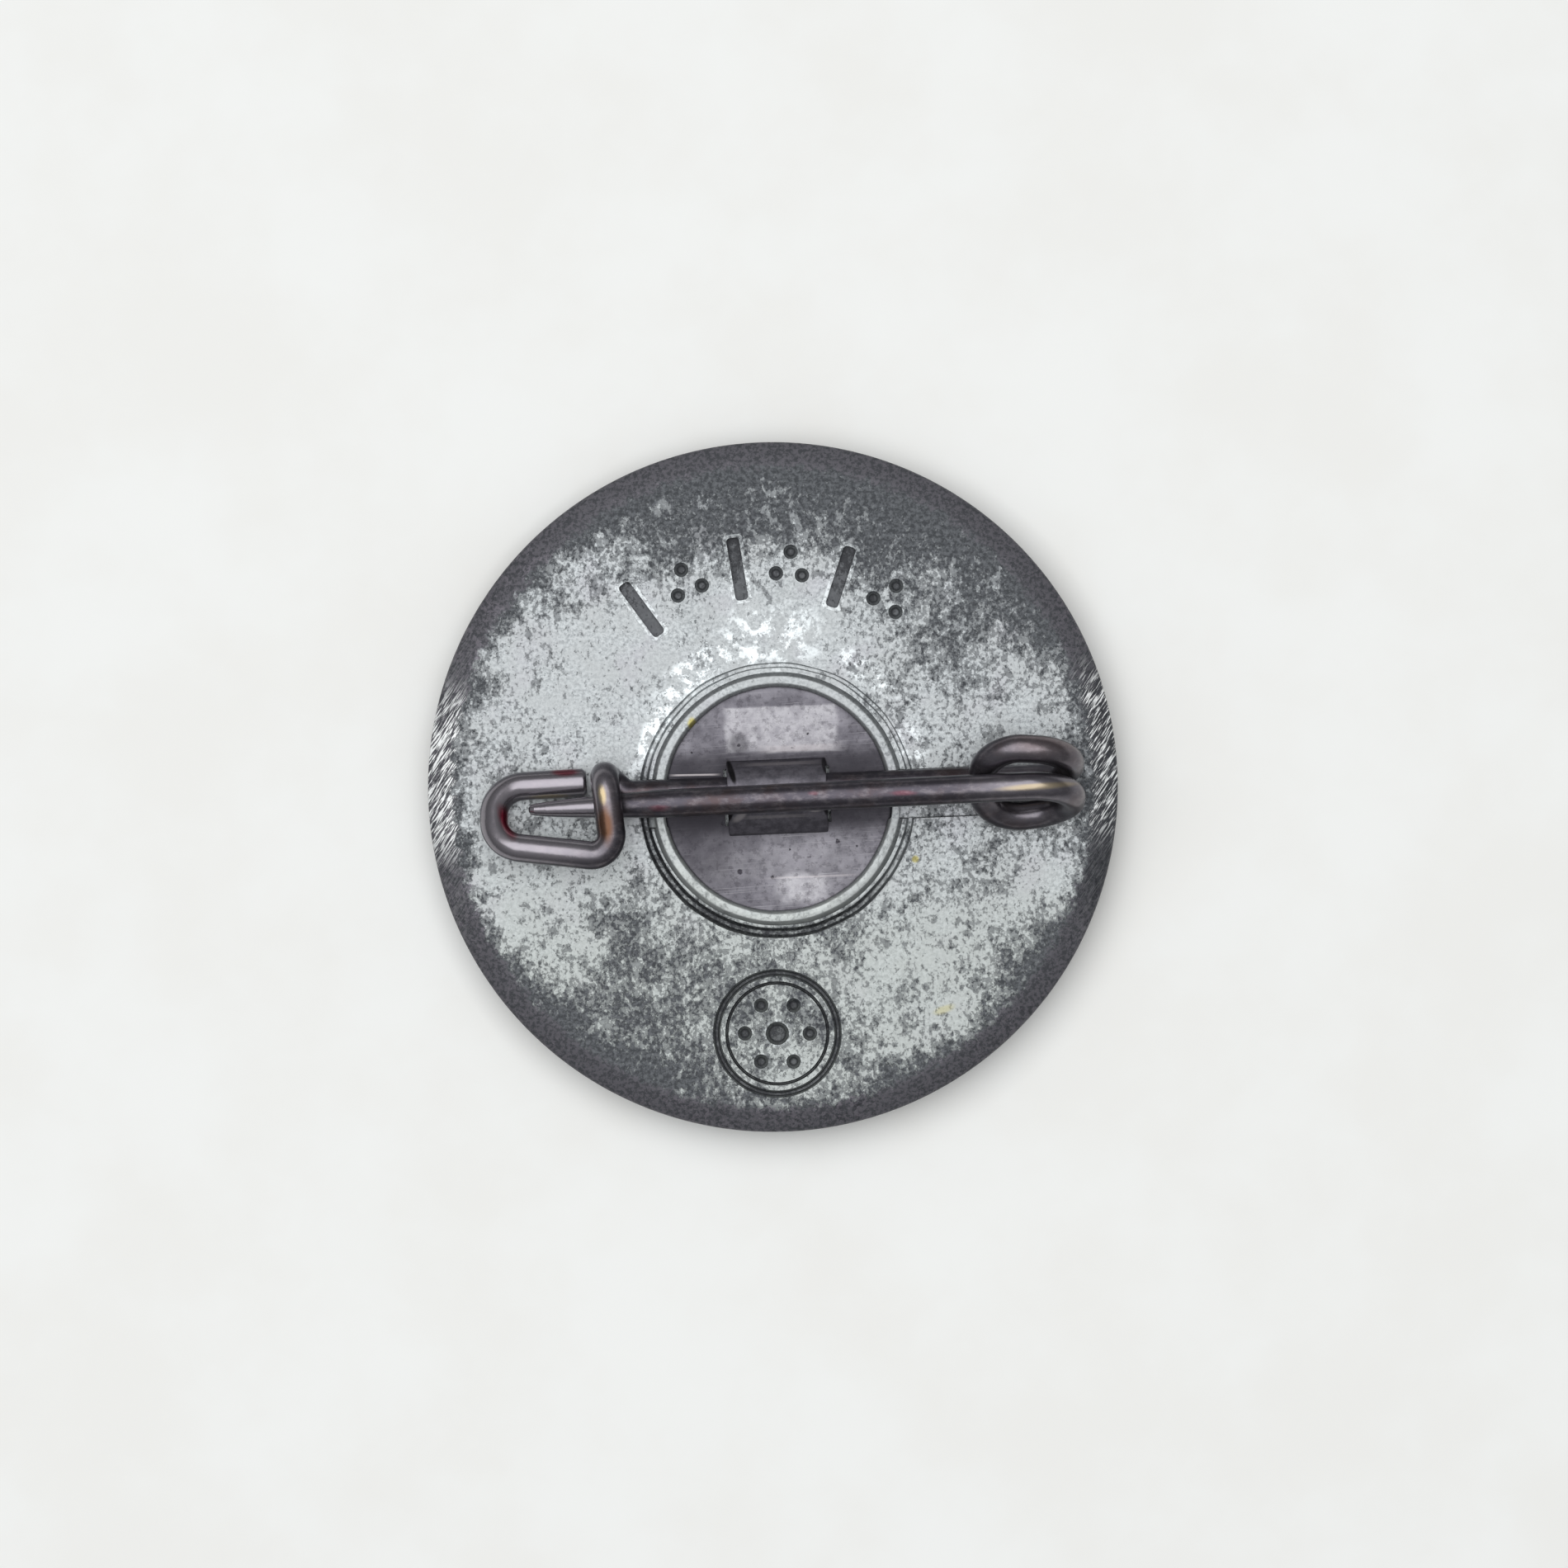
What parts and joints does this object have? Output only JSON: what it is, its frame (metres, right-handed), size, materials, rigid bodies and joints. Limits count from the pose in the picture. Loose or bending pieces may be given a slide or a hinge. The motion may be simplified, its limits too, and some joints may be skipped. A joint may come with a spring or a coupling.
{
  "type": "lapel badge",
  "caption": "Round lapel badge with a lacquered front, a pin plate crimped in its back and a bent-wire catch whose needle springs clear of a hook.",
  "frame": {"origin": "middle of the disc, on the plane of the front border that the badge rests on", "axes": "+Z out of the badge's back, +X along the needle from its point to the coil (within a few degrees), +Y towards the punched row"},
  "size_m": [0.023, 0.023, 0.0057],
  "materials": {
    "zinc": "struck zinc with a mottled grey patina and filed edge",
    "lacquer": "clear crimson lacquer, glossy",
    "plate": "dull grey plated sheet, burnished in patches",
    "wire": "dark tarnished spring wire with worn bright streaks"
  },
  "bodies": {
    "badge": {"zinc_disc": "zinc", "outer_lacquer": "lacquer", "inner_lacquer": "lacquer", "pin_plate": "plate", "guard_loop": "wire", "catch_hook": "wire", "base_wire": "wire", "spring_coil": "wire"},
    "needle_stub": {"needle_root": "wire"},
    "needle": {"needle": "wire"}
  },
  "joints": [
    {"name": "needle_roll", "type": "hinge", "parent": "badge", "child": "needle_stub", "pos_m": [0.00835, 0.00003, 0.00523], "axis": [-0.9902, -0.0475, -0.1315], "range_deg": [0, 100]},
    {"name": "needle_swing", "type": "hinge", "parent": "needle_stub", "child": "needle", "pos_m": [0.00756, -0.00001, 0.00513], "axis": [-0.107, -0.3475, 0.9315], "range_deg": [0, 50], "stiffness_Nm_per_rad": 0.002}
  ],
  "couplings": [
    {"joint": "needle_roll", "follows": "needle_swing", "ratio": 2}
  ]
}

== Task prompt ==
Print the listing above in its entirety, with every line exact.

== Complete output ==
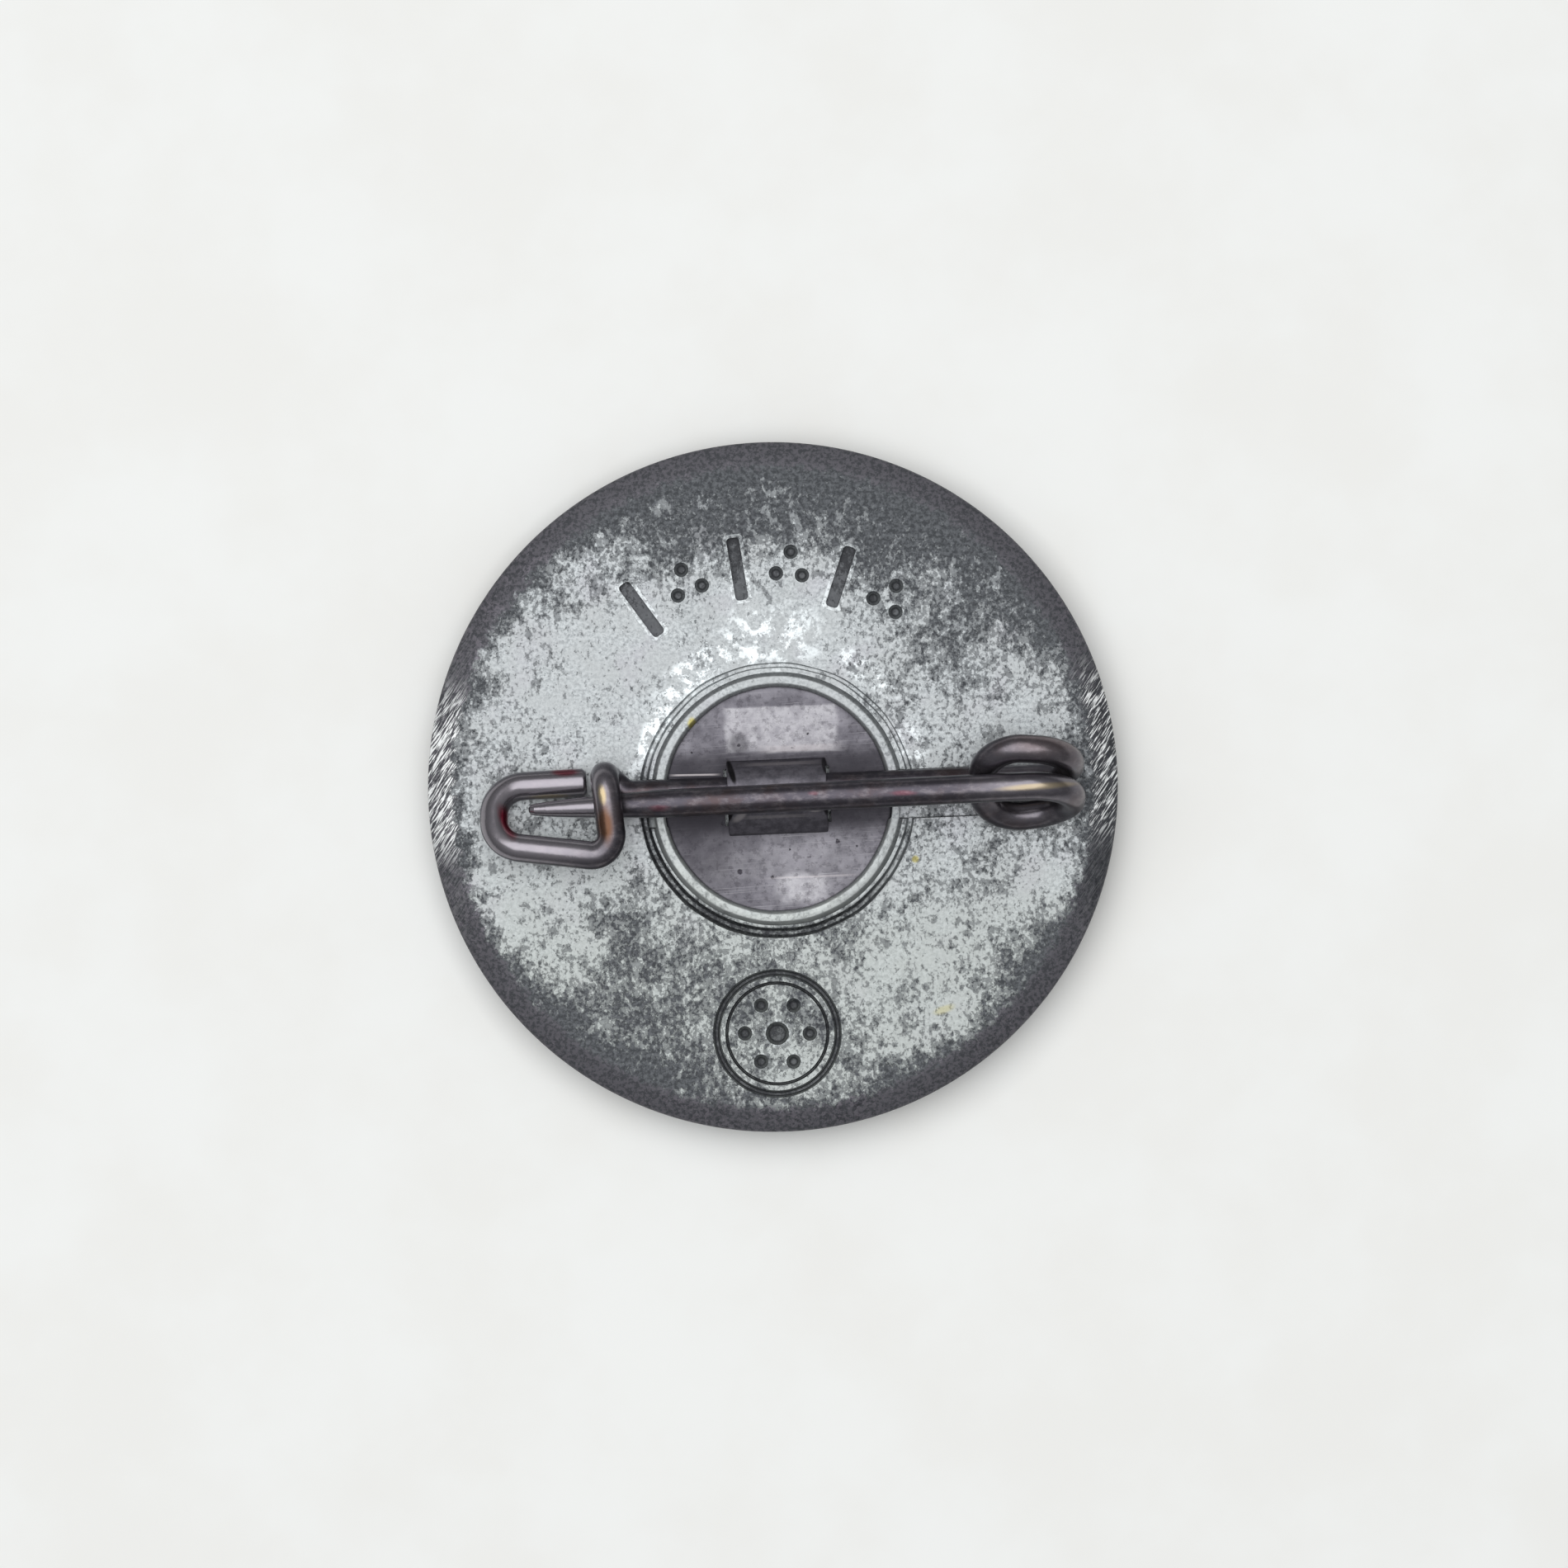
What parts and joints does this object have? Output only JSON: what it is, its frame (metres, right-handed), size, materials, rigid bodies and joints. Limits count from the pose in the picture. Loose or bending pieces may be given a slide or a hinge. The motion may be simplified, its limits too, and some joints may be skipped. A joint may come with a spring or a coupling.
{
  "type": "lapel badge",
  "caption": "Round lapel badge with a lacquered front, a pin plate crimped in its back and a bent-wire catch whose needle springs clear of a hook.",
  "frame": {"origin": "middle of the disc, on the plane of the front border that the badge rests on", "axes": "+Z out of the badge's back, +X along the needle from its point to the coil (within a few degrees), +Y towards the punched row"},
  "size_m": [0.023, 0.023, 0.0057],
  "materials": {
    "zinc": "struck zinc with a mottled grey patina and filed edge",
    "lacquer": "clear crimson lacquer, glossy",
    "plate": "dull grey plated sheet, burnished in patches",
    "wire": "dark tarnished spring wire with worn bright streaks"
  },
  "bodies": {
    "badge": {"zinc_disc": "zinc", "outer_lacquer": "lacquer", "inner_lacquer": "lacquer", "pin_plate": "plate", "guard_loop": "wire", "catch_hook": "wire", "base_wire": "wire", "spring_coil": "wire"},
    "needle_stub": {"needle_root": "wire"},
    "needle": {"needle": "wire"}
  },
  "joints": [
    {"name": "needle_roll", "type": "hinge", "parent": "badge", "child": "needle_stub", "pos_m": [0.00835, 0.00003, 0.00523], "axis": [-0.9902, -0.0475, -0.1315], "range_deg": [0, 100]},
    {"name": "needle_swing", "type": "hinge", "parent": "needle_stub", "child": "needle", "pos_m": [0.00756, -0.00001, 0.00513], "axis": [-0.107, -0.3475, 0.9315], "range_deg": [0, 50], "stiffness_Nm_per_rad": 0.002}
  ],
  "couplings": [
    {"joint": "needle_roll", "follows": "needle_swing", "ratio": 2}
  ]
}